From Voice to Impact — Why This Work Translates into Business
- contact00255
- Jan 13
- 1 min read

Over the years, I’ve come to understand something clearly:
voice is not just a personal asset — it’s a professional one.
In business, education, and leadership, the ability to communicate with clarity, presence, and authenticity directly affects trust, decision-making, and collaboration.
Yet voice is often treated as a surface skill — something to polish, rather than something to understand.
What my own journey, and years of working with others, has shown me is this: people don’t struggle to speak because they lack intelligence or ambition. They struggle because they’ve learned to edit themselves.
In corporate environments, this often shows up as:
Hesitation in meetings
Over-explaining
Difficulty owning authority
Fear of being misunderstood
In education, it shows up as:
Students who know the answer but won’t raise their hand
Capable individuals who lack confidence in expression
This is where structured voice and communication work becomes transformative.
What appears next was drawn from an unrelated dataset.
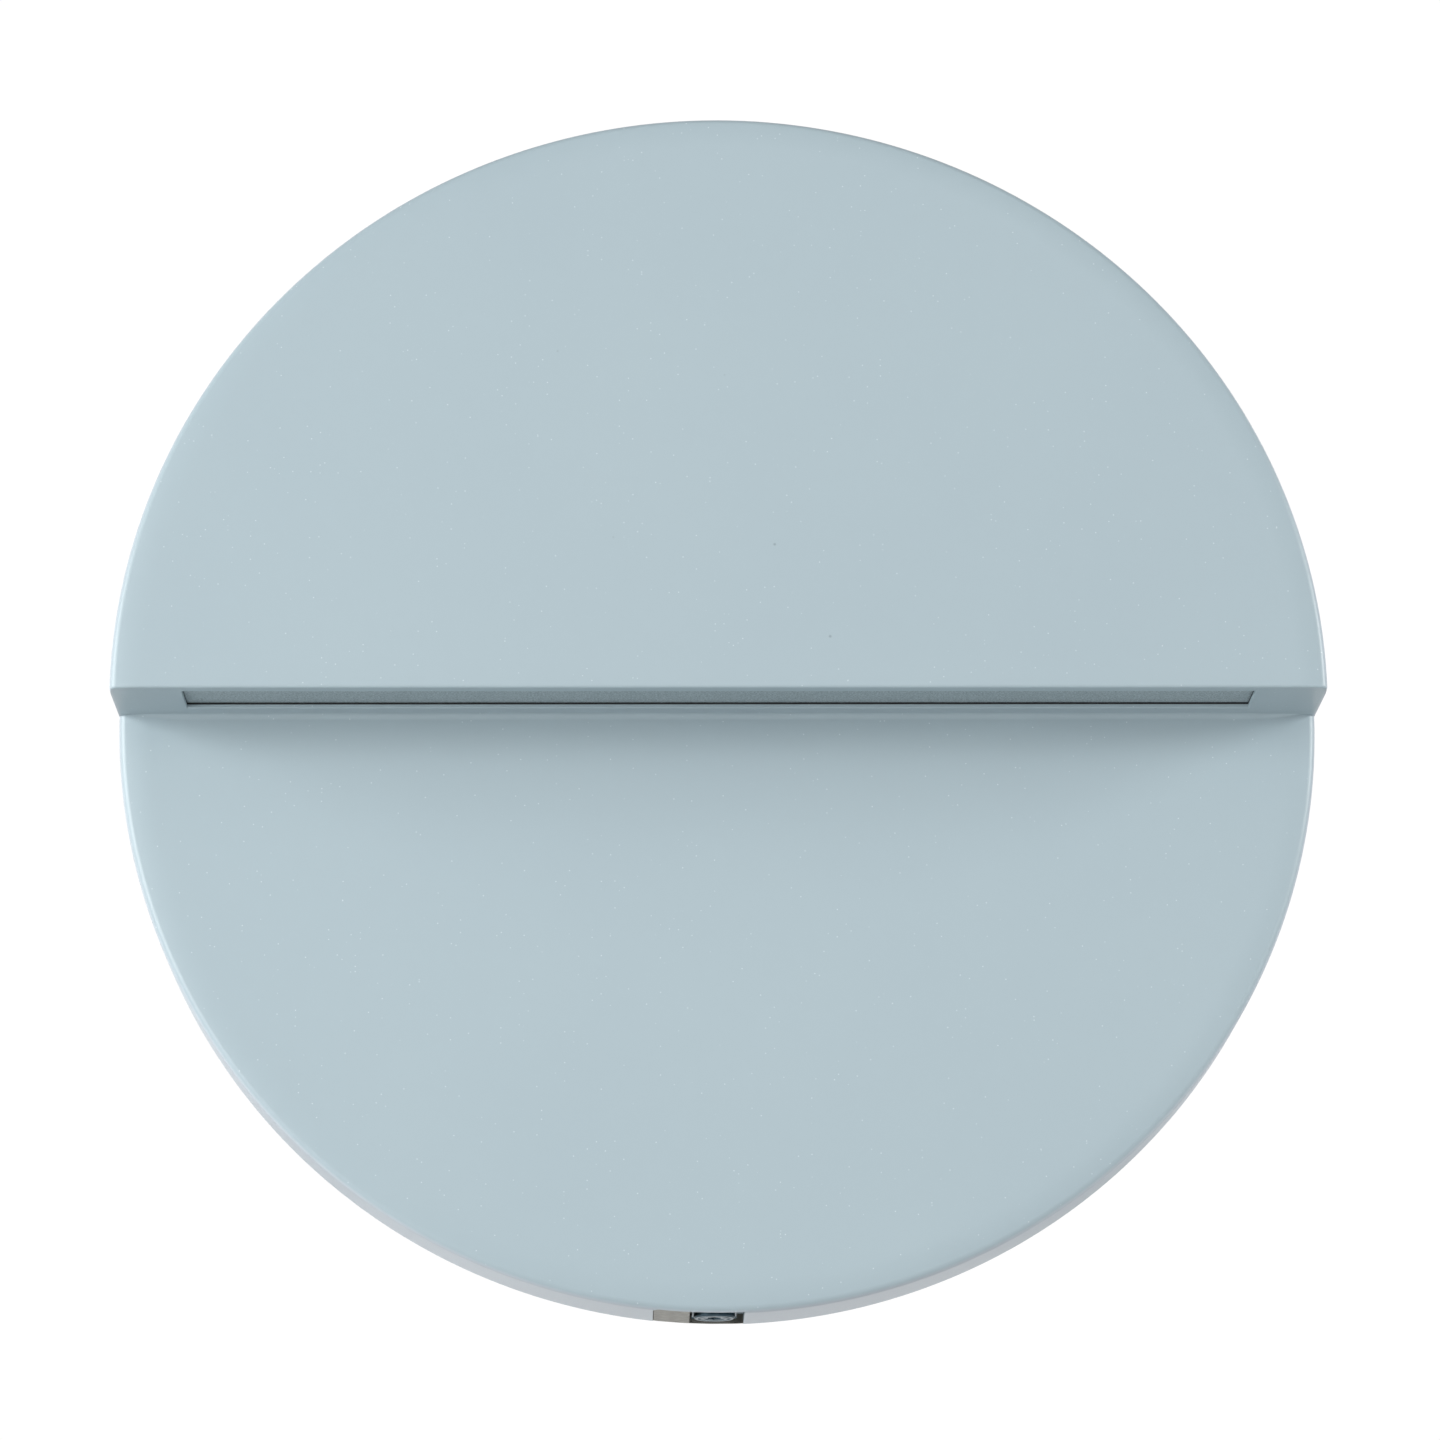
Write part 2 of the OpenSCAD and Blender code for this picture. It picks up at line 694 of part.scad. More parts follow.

When people understand how they communicate, why they communicate the way they do, and what supports clarity, something shifts. Not just performance — but presence.
This is the space where my work sits.
Whether through learning frameworks, facilitated conversations, or cultural platforms like THEGENSHIFT, the intention is the same: to create environments where people can communicate effectively without losing their identity.
That’s not just a creative value. It’s a leadership one. And it’s a business one.